Is there any reason for a man of high integrity refusing to let Nigerians know what he is worth?

Buhari it must be said is not the direct cause of Nigeria’s socio economic problems and nobody is actually blaming the tight-fisted General for the problems. But Buhari and, his party, the All Progressives Party, APC, promised to solve the problems. After 15 months of Buhari’s presidency, the President is yet to solve any problem, yet he has managed to compound the problems by his cluelessness and polarising attitude. The first and most pressing issue today is the economy.

Nigeria’s economy is in its worse state since 1985. Ironically, the last time Nigeria went through such an economic recession was when Buhari was Head of State from 1984 to 1985. It is not Buhari’s fault that crude oil prices plunged when he took charge, but it is roundly his fault that he has not been able to fashion out solutions to the economic crisis be-deviling the nation. President Mohammadu Buhari is supposed to show leadership and commission a think tank of local experts to find ways out of the economic malaise, but curiously, the President has out-sourced the Federal Government’s economic policies to the International Monetary Fund, IMF, with the Finance Minister acting as a tactic agent for these so-called multi-lateral organisations.

In an economic recession, governments reduce corporate taxes, personal income taxes, startup taxes and consumer taxes to increase disposable income and improve the consumer index. But the IMF wants us to do the opposite and because Buhari cannot think of any other way out of the problem than to borrow money from the IMF, he agrees. Buhari has killed the Naira and removed subsidy on consumer goods to the benefit of the IMF and the poverty of Nigerians.

The Buhari administration has proposed a 9 per cent tax on calls, sms, mms and data to drive call rates higher in the middle of the recession. Chief Audu Ogbeh,the Minister of Agriculture has announced a new tax on fertilisers for poor farmers. Companies running at losses have been compelled by the Federal Inland Revenue Service to pay taxes. Something that is practised nowhere else on earth. New taxes like stamp duty have been introduced on deposits more than N1 000, at a time that savings should be encouraged. All these burdens are on Nigerians. The Federal Government agencies have implemented an increase in everything payable to the government in the heat of an economic recession to double the effect of the recession on Nigerians. The Finance Minister recently told reporters that foreign finance organisations in Europe insisted we devalue and float our currency before they lend us money. The administration agreed.

Almost 300 companies have closed their businesses since then and the cost of duty on consumer and manufacturing raw material and goods have risen by 45 per cent. Inflation is at Buhari’s 1985 level of almost 18 per cent and unemployment has reached the Buhari 1985 levels. Central Bank Governor Godwin Emiefele has been a willing tool in his hands. President Buhari’s reaction to all these is a deafening silence. In Nairobi, last week, the President attributes Nigeria’s economic woes to the activities of Niger Delta militants who have reduced the nation’s daily oil output by 700,000 barrels daily. Their action has affected government’s revenue adversely. That the President has still tied our economic recovery to crude oil at a time like this shows how unimaginative Buhari and his aides are.

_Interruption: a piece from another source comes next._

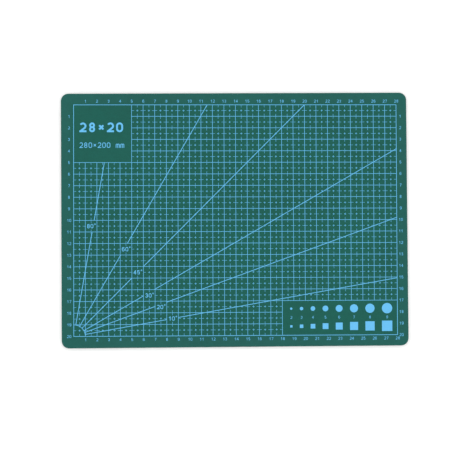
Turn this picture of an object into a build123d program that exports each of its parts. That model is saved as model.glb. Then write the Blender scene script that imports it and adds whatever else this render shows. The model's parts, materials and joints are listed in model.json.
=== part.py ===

The days of high crude oil prices are over for good. With America’s new status as the world’s highest producer of crude oil, crude oil will not sell higher than $50 for a long time. If a shortage of almost a million barrels from Nigeria cannot provoke oil prices to $50 per barrel, then oil boom is history. America today produces more than 10 million barrels daily. The only reason crude oil is selling is because of the ban on America’s production technology in Europe. If Europeans can produce from the same system, crude oil prices could crash to$20 per barrel.

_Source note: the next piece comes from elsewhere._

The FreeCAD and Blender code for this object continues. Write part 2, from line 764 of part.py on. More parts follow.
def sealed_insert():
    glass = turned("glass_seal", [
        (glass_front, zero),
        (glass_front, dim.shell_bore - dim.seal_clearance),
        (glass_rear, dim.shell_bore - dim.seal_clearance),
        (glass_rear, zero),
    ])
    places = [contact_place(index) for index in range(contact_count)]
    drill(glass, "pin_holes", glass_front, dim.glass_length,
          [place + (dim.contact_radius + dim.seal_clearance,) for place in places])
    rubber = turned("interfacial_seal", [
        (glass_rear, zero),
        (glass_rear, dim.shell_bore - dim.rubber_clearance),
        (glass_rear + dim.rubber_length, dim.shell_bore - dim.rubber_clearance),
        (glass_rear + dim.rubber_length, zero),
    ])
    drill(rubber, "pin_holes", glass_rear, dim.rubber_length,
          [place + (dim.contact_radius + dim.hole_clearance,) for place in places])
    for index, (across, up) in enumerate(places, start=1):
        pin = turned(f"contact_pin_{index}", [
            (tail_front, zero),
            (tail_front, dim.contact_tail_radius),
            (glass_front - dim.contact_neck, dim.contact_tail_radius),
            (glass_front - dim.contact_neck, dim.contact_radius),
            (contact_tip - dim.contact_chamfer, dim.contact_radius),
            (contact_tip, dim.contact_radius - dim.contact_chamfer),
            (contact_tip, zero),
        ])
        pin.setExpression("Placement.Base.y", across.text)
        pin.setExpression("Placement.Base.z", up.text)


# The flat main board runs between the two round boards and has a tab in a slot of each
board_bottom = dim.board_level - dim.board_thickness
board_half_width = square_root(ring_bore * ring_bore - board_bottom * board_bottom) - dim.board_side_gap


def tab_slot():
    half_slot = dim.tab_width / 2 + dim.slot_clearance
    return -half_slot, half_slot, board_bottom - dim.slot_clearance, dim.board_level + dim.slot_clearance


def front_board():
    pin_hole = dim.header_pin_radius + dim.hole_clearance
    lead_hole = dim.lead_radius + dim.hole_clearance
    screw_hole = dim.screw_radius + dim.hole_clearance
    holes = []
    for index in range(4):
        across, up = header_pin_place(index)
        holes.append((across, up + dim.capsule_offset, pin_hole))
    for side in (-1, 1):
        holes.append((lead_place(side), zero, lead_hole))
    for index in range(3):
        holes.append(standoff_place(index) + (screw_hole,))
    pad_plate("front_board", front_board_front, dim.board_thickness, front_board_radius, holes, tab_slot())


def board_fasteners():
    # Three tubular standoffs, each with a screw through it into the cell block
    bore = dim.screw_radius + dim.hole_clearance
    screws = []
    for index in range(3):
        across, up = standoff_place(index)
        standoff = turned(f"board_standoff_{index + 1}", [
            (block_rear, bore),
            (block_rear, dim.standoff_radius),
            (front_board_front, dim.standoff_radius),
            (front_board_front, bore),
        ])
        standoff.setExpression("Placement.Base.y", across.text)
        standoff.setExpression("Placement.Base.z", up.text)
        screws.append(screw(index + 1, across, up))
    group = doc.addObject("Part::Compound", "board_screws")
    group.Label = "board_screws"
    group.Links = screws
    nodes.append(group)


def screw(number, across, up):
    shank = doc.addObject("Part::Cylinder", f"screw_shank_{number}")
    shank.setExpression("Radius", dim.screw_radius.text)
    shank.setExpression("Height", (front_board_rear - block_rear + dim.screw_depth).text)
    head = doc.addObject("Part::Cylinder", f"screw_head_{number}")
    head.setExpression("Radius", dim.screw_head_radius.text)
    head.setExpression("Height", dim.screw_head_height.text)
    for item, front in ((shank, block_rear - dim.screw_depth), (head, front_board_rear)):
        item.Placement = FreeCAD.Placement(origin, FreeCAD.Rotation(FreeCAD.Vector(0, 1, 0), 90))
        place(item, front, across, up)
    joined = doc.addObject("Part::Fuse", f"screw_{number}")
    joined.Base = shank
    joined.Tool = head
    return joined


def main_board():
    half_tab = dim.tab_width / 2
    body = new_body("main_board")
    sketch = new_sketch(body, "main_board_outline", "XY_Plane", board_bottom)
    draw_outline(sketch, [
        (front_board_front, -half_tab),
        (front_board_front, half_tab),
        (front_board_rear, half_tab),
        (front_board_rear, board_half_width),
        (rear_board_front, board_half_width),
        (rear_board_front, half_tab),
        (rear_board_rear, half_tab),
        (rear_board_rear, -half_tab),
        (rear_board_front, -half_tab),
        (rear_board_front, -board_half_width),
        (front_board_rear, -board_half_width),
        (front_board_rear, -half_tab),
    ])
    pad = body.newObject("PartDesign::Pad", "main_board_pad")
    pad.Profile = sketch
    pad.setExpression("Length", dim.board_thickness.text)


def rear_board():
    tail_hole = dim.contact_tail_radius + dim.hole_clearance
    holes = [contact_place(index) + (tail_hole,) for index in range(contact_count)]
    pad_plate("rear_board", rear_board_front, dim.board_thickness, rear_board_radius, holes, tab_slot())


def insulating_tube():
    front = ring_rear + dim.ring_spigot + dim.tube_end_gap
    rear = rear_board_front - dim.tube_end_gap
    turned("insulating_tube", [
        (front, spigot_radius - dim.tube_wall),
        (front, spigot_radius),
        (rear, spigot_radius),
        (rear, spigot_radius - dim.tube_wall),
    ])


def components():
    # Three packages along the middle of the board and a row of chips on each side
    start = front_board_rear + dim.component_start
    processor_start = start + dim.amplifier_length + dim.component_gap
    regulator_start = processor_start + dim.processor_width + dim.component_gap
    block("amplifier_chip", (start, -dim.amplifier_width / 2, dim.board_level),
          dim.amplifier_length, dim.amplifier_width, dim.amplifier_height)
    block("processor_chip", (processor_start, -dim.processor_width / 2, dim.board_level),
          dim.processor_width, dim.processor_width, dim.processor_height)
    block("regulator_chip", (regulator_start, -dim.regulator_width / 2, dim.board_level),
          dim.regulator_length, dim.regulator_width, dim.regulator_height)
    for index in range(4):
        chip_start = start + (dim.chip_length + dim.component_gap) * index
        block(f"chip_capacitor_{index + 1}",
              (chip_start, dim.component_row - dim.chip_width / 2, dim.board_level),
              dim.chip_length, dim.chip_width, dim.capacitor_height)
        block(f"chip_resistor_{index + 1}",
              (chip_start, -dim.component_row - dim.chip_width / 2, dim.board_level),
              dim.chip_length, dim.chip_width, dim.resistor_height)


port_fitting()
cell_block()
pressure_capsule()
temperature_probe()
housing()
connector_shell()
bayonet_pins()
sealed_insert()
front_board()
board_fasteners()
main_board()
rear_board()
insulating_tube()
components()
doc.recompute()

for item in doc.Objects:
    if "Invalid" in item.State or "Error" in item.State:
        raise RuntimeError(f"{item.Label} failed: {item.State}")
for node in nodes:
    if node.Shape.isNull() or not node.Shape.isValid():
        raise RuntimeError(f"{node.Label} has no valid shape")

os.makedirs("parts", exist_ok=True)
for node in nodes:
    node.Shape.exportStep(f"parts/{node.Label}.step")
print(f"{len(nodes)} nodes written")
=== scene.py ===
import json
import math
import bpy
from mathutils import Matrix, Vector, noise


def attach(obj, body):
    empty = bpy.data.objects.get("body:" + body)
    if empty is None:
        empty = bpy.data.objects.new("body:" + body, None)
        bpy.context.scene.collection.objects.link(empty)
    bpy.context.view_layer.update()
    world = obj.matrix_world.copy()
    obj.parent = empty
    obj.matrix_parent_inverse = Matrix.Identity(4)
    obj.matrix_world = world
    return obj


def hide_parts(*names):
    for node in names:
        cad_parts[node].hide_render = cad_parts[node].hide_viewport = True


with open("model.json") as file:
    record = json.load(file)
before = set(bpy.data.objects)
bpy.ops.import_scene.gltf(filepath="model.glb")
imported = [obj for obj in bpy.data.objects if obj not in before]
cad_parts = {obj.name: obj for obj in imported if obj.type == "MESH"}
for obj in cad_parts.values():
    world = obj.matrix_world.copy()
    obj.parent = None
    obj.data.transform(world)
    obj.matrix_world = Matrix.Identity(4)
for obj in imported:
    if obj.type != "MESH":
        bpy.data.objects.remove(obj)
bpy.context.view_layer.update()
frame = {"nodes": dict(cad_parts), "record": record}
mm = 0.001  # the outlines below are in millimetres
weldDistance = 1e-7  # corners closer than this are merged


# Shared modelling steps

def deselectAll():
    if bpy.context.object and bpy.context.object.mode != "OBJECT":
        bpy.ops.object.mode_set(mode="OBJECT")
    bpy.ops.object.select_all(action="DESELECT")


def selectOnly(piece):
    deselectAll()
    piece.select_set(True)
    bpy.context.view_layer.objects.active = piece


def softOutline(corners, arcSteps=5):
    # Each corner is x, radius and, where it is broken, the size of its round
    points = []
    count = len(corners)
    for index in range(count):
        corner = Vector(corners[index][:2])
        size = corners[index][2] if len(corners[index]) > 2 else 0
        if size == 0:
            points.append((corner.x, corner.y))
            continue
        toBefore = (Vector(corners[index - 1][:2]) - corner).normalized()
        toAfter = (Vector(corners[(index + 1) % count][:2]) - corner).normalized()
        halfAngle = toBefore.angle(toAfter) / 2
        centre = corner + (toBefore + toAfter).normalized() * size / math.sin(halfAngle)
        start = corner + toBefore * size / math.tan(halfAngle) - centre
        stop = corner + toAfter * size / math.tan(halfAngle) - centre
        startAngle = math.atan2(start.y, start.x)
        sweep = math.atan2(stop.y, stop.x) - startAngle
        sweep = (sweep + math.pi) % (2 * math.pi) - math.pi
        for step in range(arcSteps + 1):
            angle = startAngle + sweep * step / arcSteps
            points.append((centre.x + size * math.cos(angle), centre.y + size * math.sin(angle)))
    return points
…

Innovation is the solution. The increase in use of hybrid and eco-friendly cars will see the continuous reduction in crude oil demand and oil dependent countries such as Saudi Arabia and Qatar are already developing post-oil dependent economies while President Buhari is still pinning his hope on crude oil and threatening Niger Delta militants with the Boko Haram treatment.

Buhari cannot think beyond oil; it is a quick reminder of the death of intellectualism and innovation in Nigeria’s government. Economies are built in the 21st century on ideas, innovation and technology and not on crude oil.

Brand Buhari has turned out to be Nigeria’s newest false exceptionalism. False exceptionalism has been a thriving business in Nigeria in all sectors while in reality excellence does not exist here. The false exceptionalism mantra built around Buhari by Tinubu and his cohorts in the media in 2015 has turned out to be worthless after all. Time, they say, unwraps the true value of everything and time has blown naked the true values of Tinubu and Buhari.

Until Nigeria invests in education, especially research and development internally, no development would be seen here. Development has always been based on ideas that are tied to strong national values and not incurious leaders. Buhari cannot give what he does not have. Does he have the capacity to act in the path of solution? As long as Buhari depends on the IMF and World Bank for our economic policies, poverty will keep growing like an iroko tree and his battered image would grow with it. These institutions have never helped any country to develop and it appears that our leaders are immune to this fact. Perhaps, the Buhari change misadventure is one that Nigerians would wake us up to one day. Ignorance and inexplicable exceptionalism cannot exalt any nation.